# [Aim of the exercise]
Quote, with no changes, the lines that run from the top of the material to the line with "return place", both included.

# [Source excerpt]
++++

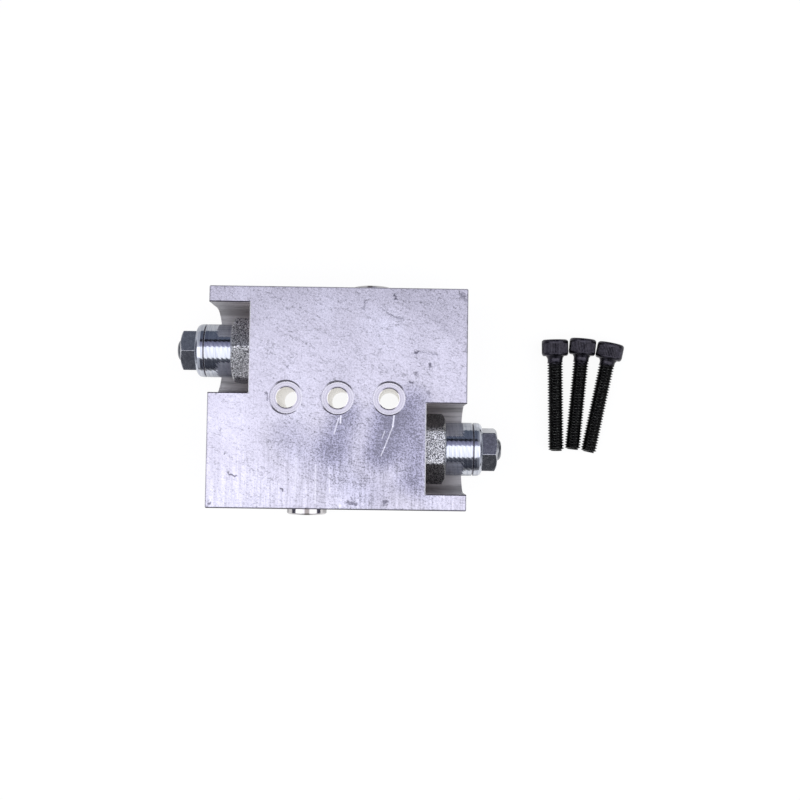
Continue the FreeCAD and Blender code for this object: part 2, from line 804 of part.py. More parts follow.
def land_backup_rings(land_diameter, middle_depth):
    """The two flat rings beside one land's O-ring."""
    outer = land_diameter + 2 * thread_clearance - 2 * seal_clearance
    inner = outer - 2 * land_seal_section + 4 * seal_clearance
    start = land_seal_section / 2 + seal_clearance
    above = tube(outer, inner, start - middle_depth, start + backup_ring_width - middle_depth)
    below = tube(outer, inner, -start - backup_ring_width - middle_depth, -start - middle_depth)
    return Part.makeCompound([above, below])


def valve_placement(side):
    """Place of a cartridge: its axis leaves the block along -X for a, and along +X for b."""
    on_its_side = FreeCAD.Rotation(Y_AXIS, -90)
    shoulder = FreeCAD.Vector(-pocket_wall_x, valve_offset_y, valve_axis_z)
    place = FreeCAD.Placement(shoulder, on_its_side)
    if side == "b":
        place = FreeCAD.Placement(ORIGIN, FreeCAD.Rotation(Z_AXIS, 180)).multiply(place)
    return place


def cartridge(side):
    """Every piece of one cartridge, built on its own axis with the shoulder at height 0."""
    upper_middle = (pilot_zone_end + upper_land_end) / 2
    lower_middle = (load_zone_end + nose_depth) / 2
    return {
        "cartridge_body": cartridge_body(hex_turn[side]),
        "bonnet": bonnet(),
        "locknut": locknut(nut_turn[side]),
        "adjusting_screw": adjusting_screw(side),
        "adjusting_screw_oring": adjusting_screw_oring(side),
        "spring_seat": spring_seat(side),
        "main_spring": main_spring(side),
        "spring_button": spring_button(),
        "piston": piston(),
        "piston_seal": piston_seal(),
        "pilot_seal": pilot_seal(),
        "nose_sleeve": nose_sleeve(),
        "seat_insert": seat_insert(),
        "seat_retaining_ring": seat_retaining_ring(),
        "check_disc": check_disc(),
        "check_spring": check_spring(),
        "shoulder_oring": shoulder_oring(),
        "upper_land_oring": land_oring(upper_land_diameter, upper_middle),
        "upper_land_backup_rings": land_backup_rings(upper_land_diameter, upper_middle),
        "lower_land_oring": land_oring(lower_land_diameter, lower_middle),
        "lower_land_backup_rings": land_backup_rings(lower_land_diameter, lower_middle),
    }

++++

# [Exercise response]
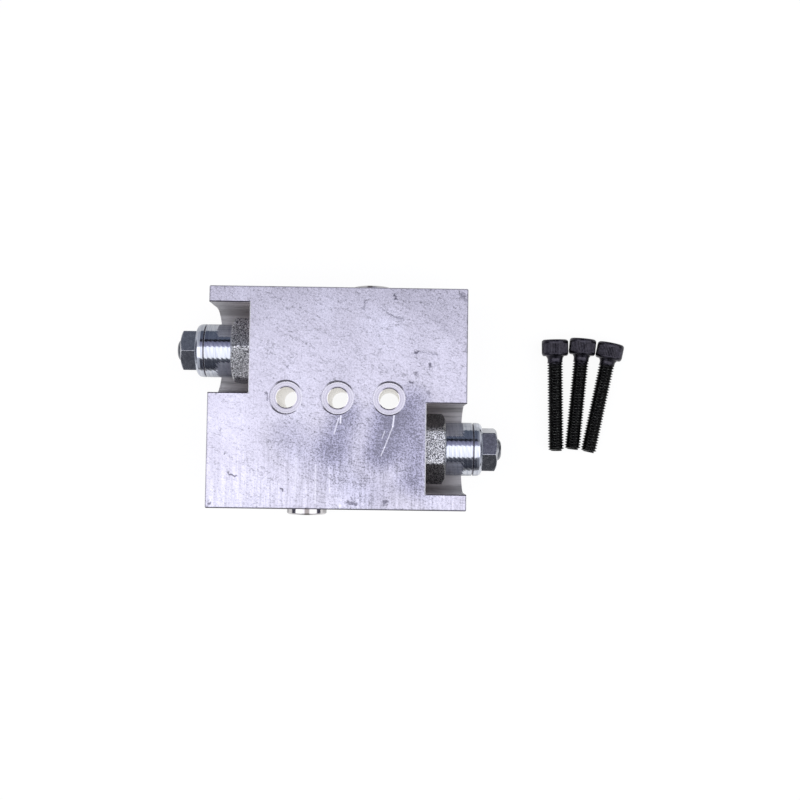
Continue the FreeCAD and Blender code for this object: part 2, from line 804 of part.py. More parts follow.
def land_backup_rings(land_diameter, middle_depth):
    """The two flat rings beside one land's O-ring."""
    outer = land_diameter + 2 * thread_clearance - 2 * seal_clearance
    inner = outer - 2 * land_seal_section + 4 * seal_clearance
    start = land_seal_section / 2 + seal_clearance
    above = tube(outer, inner, start - middle_depth, start + backup_ring_width - middle_depth)
    below = tube(outer, inner, -start - backup_ring_width - middle_depth, -start - middle_depth)
    return Part.makeCompound([above, below])


def valve_placement(side):
    """Place of a cartridge: its axis leaves the block along -X for a, and along +X for b."""
    on_its_side = FreeCAD.Rotation(Y_AXIS, -90)
    shoulder = FreeCAD.Vector(-pocket_wall_x, valve_offset_y, valve_axis_z)
    place = FreeCAD.Placement(shoulder, on_its_side)
    if side == "b":
        place = FreeCAD.Placement(ORIGIN, FreeCAD.Rotation(Z_AXIS, 180)).multiply(place)
    return place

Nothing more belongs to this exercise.